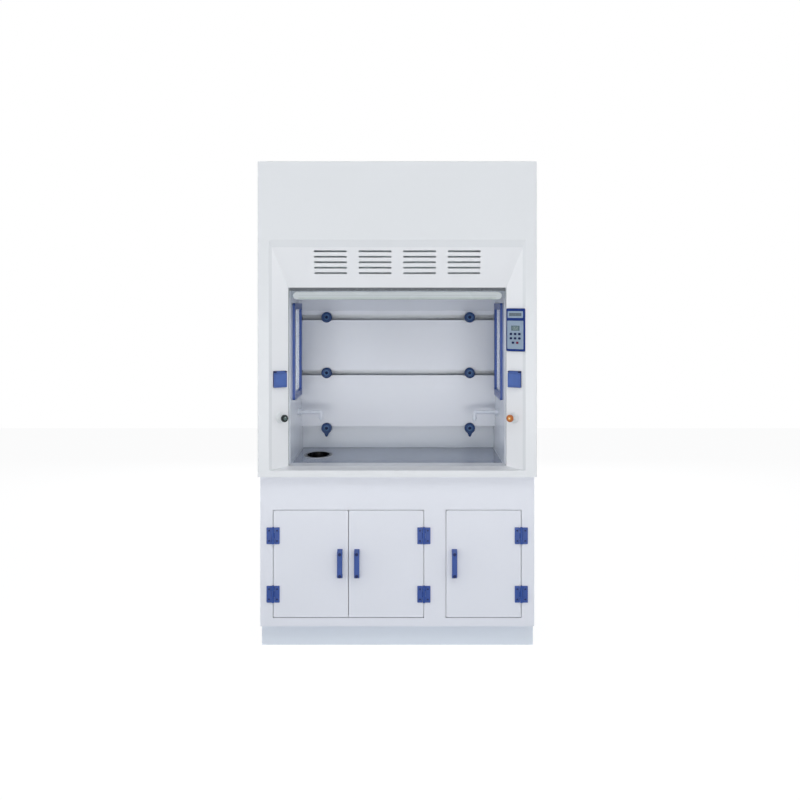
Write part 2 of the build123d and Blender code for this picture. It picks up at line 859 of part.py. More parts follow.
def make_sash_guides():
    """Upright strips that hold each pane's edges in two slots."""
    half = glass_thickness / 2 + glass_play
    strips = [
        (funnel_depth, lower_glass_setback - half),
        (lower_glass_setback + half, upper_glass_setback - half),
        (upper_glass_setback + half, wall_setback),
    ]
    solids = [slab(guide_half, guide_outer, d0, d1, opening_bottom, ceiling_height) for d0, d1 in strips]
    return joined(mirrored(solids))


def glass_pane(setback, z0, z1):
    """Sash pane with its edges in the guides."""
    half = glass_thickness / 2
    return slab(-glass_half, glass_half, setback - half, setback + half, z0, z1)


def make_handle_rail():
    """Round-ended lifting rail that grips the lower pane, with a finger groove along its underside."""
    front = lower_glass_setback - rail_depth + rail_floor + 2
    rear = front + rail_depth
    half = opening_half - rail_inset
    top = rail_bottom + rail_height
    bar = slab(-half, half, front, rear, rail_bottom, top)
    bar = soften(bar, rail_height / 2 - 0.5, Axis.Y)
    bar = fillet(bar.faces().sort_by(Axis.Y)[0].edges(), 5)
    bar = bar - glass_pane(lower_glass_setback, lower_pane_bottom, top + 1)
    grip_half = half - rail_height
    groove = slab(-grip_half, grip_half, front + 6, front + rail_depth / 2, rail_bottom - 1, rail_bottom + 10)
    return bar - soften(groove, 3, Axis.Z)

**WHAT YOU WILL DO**
Write down the full listing again, exactly.

**RESPONSE**
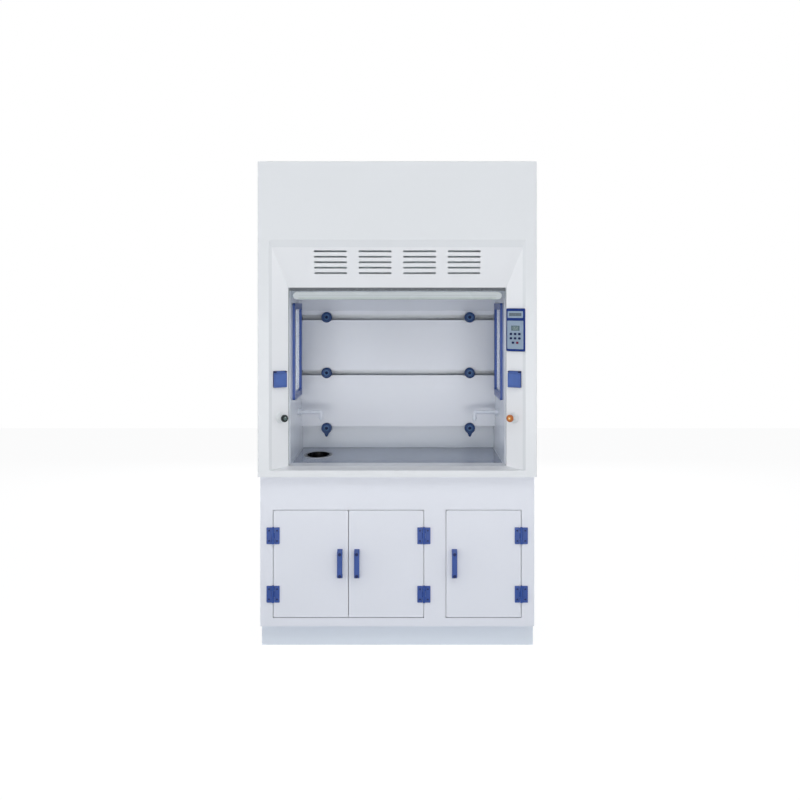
Write part 2 of the build123d and Blender code for this picture. It picks up at line 859 of part.py. More parts follow.
def make_sash_guides():
    """Upright strips that hold each pane's edges in two slots."""
    half = glass_thickness / 2 + glass_play
    strips = [
        (funnel_depth, lower_glass_setback - half),
        (lower_glass_setback + half, upper_glass_setback - half),
        (upper_glass_setback + half, wall_setback),
    ]
    solids = [slab(guide_half, guide_outer, d0, d1, opening_bottom, ceiling_height) for d0, d1 in strips]
    return joined(mirrored(solids))


def glass_pane(setback, z0, z1):
    """Sash pane with its edges in the guides."""
    half = glass_thickness / 2
    return slab(-glass_half, glass_half, setback - half, setback + half, z0, z1)


def make_handle_rail():
    """Round-ended lifting rail that grips the lower pane, with a finger groove along its underside."""
    front = lower_glass_setback - rail_depth + rail_floor + 2
    rear = front + rail_depth
    half = opening_half - rail_inset
    top = rail_bottom + rail_height
    bar = slab(-half, half, front, rear, rail_bottom, top)
    bar = soften(bar, rail_height / 2 - 0.5, Axis.Y)
    bar = fillet(bar.faces().sort_by(Axis.Y)[0].edges(), 5)
    bar = bar - glass_pane(lower_glass_setback, lower_pane_bottom, top + 1)
    grip_half = half - rail_height
    groove = slab(-grip_half, grip_half, front + 6, front + rail_depth / 2, rail_bottom - 1, rail_bottom + 10)
    return bar - soften(groove, 3, Axis.Z)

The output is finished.